Exercise task → Set down, exactly as written, only the lines starting with the one that holds "Write part 2" and ending with the one that holds "return height".

Supplied data →
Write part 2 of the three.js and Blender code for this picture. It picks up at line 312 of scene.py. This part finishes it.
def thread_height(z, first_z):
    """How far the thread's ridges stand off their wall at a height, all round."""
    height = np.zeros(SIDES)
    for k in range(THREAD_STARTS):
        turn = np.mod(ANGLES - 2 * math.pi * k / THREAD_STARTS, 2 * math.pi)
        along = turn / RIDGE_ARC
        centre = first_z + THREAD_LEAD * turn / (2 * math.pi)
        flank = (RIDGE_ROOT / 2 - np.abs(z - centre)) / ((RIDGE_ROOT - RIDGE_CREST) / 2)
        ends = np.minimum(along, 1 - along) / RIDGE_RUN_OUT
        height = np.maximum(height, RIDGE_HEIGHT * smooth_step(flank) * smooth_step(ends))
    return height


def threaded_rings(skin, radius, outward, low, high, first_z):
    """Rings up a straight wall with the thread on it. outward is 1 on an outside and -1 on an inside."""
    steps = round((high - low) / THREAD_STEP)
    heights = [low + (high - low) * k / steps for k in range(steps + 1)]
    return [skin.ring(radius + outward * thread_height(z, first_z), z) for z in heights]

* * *

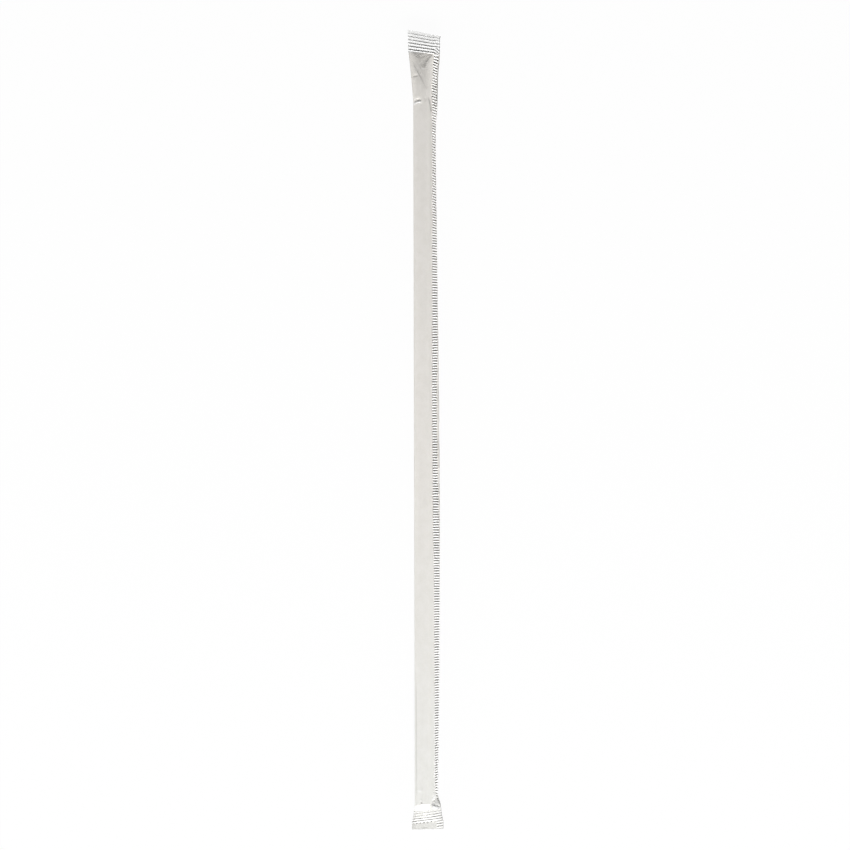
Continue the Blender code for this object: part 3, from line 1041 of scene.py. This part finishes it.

The answer →
Write part 2 of the three.js and Blender code for this picture. It picks up at line 312 of scene.py. This part finishes it.
def thread_height(z, first_z):
    """How far the thread's ridges stand off their wall at a height, all round."""
    height = np.zeros(SIDES)
    for k in range(THREAD_STARTS):
        turn = np.mod(ANGLES - 2 * math.pi * k / THREAD_STARTS, 2 * math.pi)
        along = turn / RIDGE_ARC
        centre = first_z + THREAD_LEAD * turn / (2 * math.pi)
        flank = (RIDGE_ROOT / 2 - np.abs(z - centre)) / ((RIDGE_ROOT - RIDGE_CREST) / 2)
        ends = np.minimum(along, 1 - along) / RIDGE_RUN_OUT
        height = np.maximum(height, RIDGE_HEIGHT * smooth_step(flank) * smooth_step(ends))
    return height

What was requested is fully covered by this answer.